_What is being asked_
Take the lines from the beginning of the data below through the line holding "SEAT_HALF - 4, 13.5)" and return exactly those.
┏━━
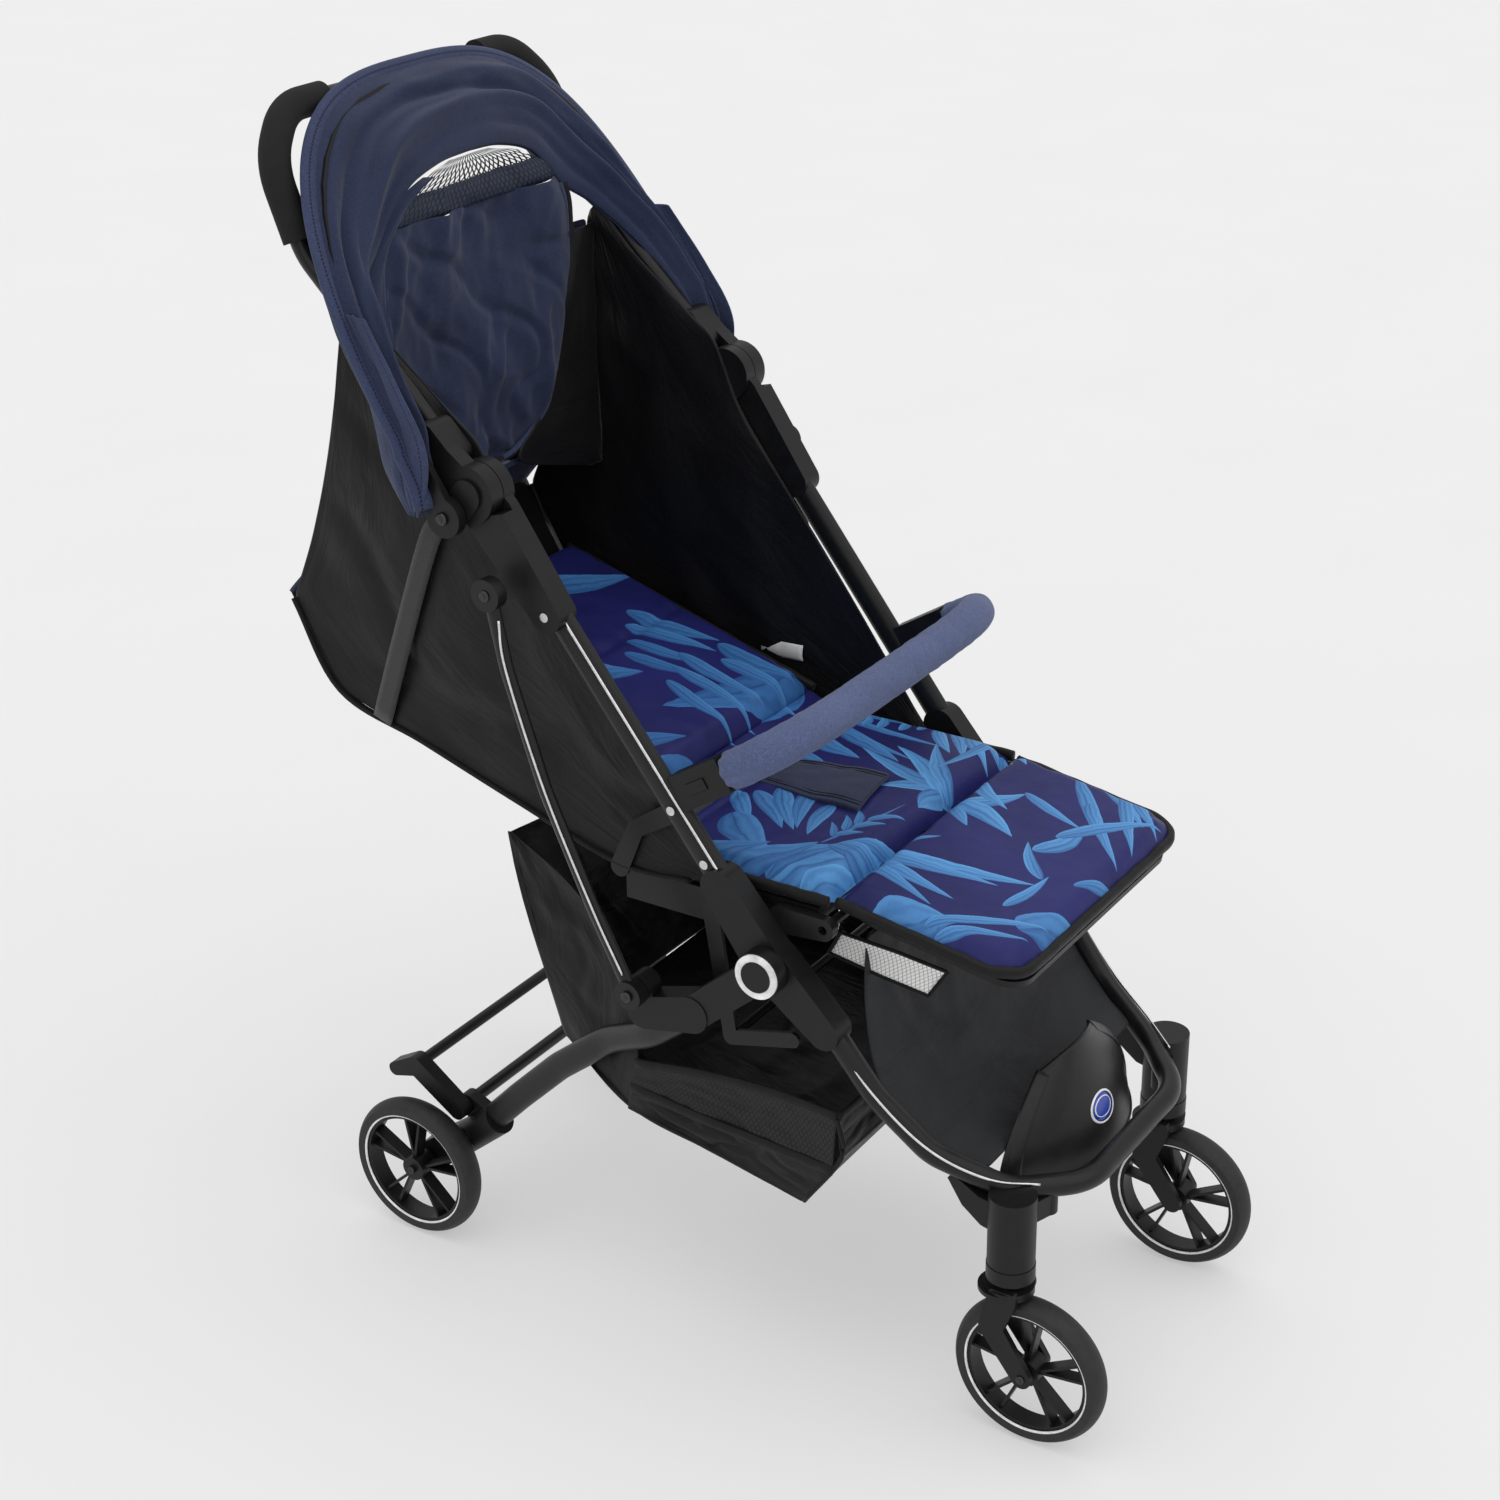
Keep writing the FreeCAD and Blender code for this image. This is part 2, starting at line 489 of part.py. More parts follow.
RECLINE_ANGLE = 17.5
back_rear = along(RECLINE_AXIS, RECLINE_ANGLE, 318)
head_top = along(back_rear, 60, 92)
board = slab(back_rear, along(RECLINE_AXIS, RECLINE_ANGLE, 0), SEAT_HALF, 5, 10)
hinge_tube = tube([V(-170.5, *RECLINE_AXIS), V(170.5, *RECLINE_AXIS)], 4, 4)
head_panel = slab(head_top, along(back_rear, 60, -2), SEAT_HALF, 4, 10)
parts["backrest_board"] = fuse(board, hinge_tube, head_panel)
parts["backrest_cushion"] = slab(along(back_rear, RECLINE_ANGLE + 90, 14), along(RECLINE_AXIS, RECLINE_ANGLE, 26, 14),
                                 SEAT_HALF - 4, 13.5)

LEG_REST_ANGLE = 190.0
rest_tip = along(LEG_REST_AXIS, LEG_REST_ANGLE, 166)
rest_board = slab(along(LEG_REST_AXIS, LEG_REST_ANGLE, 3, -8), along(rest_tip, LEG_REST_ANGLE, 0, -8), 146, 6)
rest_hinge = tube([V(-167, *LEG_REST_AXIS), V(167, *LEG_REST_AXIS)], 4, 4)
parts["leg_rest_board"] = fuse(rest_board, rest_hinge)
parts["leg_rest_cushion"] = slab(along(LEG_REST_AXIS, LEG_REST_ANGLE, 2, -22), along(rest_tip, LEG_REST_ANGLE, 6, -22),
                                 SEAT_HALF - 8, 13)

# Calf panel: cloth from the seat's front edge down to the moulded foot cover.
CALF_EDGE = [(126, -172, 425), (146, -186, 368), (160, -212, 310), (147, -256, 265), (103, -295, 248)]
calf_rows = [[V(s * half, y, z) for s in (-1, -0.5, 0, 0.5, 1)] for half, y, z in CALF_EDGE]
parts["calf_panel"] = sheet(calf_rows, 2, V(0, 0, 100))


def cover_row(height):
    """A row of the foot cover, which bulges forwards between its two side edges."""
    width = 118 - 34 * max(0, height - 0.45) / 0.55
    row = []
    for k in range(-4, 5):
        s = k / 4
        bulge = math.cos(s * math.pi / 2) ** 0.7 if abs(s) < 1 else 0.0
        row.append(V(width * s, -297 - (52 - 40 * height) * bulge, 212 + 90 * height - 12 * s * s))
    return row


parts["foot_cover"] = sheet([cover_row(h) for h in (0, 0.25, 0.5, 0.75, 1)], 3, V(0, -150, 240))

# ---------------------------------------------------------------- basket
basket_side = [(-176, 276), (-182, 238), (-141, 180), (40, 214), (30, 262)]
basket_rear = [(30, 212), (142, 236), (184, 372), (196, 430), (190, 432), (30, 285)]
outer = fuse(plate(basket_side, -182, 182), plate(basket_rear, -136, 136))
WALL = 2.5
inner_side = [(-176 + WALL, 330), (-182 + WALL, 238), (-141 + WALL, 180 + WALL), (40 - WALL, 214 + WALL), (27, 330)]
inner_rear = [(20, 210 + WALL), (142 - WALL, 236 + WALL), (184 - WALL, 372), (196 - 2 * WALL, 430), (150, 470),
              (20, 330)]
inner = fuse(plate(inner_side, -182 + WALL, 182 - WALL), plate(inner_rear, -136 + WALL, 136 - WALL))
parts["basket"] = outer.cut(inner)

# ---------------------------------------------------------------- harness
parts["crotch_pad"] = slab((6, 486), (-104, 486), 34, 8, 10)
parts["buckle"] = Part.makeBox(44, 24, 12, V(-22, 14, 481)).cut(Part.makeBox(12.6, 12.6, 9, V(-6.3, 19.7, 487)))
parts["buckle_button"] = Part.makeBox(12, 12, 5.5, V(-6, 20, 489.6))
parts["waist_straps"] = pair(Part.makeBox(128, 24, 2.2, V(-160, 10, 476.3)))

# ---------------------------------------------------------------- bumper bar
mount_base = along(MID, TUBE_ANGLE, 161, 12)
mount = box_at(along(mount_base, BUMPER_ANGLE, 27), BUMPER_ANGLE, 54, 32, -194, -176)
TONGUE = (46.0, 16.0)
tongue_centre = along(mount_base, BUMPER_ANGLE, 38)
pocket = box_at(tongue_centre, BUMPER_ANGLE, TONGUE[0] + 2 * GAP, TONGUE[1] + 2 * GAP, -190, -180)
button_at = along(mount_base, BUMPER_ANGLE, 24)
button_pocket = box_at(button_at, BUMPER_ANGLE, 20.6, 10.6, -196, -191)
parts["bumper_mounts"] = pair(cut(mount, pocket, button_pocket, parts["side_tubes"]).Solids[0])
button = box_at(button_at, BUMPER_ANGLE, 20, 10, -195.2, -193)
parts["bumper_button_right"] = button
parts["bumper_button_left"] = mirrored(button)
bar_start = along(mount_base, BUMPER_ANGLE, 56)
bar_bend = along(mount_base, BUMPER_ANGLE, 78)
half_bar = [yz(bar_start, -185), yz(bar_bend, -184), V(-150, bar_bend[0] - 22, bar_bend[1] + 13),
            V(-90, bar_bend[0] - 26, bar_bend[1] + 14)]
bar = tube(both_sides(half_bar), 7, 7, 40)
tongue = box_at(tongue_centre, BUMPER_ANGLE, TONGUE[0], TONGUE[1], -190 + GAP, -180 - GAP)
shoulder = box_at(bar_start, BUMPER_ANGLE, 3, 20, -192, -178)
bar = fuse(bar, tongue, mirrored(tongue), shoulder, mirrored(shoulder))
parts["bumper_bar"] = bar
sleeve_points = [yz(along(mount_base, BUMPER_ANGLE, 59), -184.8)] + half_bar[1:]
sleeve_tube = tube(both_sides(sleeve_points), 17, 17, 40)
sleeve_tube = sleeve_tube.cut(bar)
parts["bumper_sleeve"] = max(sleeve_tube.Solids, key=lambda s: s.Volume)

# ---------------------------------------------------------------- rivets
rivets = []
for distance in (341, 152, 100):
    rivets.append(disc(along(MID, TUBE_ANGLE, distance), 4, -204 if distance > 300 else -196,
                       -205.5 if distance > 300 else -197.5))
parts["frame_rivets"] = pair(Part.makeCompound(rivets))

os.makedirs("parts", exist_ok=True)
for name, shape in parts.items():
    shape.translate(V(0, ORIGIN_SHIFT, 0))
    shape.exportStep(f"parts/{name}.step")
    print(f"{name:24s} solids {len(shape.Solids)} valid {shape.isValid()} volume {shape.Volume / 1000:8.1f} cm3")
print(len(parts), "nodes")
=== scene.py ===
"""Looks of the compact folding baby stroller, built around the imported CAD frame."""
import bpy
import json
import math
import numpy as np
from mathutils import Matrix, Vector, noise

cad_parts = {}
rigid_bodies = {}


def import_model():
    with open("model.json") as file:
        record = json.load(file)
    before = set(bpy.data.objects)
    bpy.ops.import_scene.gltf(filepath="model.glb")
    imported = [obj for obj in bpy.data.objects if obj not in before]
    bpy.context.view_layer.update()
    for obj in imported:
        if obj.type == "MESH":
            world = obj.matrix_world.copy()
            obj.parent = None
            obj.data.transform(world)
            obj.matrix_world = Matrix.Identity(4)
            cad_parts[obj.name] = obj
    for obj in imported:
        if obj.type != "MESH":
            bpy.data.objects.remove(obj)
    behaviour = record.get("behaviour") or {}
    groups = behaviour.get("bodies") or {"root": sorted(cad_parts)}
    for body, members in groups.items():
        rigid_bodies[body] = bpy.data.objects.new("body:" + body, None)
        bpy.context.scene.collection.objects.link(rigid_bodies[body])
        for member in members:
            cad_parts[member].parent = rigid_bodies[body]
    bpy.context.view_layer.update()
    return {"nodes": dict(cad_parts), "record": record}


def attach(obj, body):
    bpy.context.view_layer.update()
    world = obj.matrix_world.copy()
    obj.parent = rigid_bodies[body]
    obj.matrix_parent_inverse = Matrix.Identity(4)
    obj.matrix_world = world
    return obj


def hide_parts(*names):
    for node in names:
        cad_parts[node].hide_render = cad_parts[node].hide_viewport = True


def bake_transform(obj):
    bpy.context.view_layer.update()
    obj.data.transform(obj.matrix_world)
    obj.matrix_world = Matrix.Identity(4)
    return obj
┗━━
_Result_
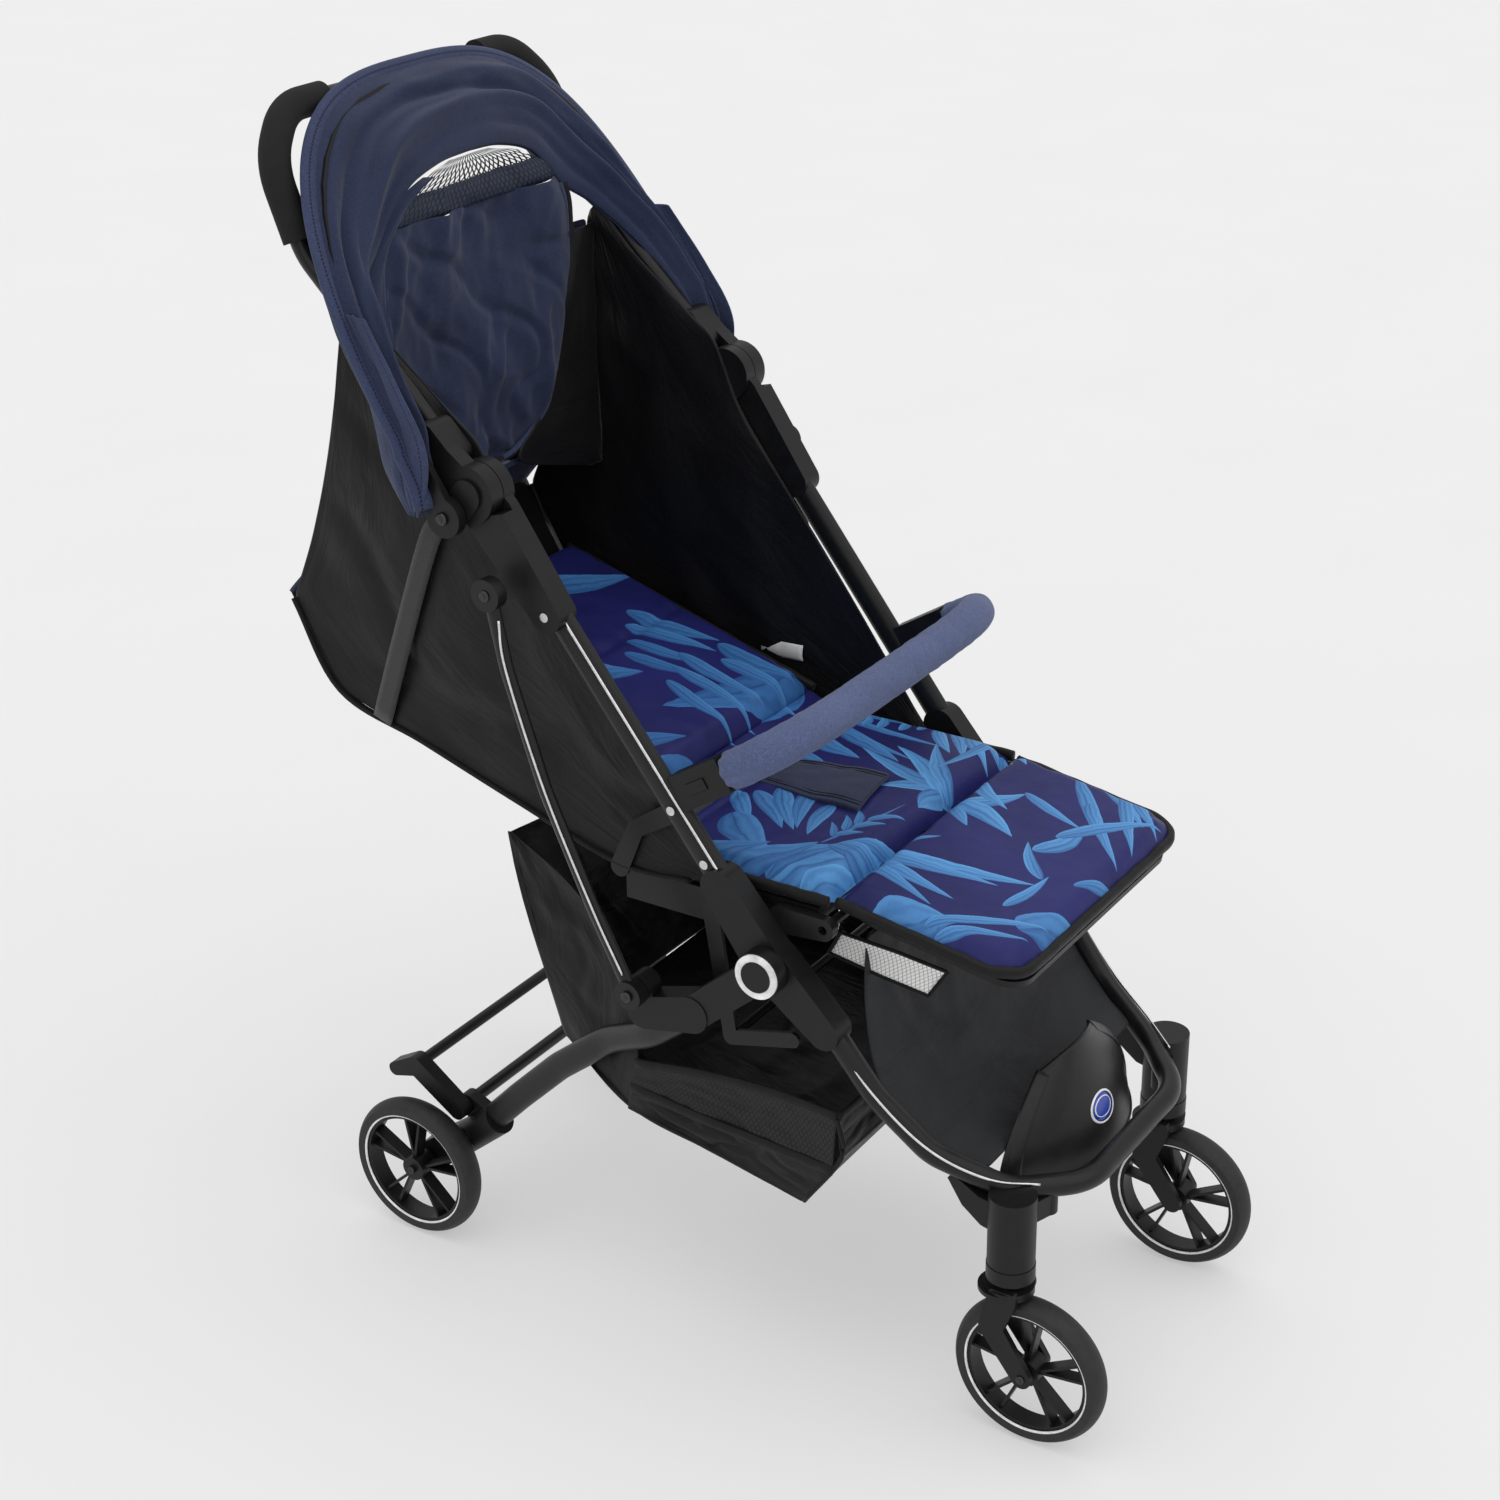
Keep writing the FreeCAD and Blender code for this image. This is part 2, starting at line 489 of part.py. More parts follow.
RECLINE_ANGLE = 17.5
back_rear = along(RECLINE_AXIS, RECLINE_ANGLE, 318)
head_top = along(back_rear, 60, 92)
board = slab(back_rear, along(RECLINE_AXIS, RECLINE_ANGLE, 0), SEAT_HALF, 5, 10)
hinge_tube = tube([V(-170.5, *RECLINE_AXIS), V(170.5, *RECLINE_AXIS)], 4, 4)
head_panel = slab(head_top, along(back_rear, 60, -2), SEAT_HALF, 4, 10)
parts["backrest_board"] = fuse(board, hinge_tube, head_panel)
parts["backrest_cushion"] = slab(along(back_rear, RECLINE_ANGLE + 90, 14), along(RECLINE_AXIS, RECLINE_ANGLE, 26, 14),
                                 SEAT_HALF - 4, 13.5)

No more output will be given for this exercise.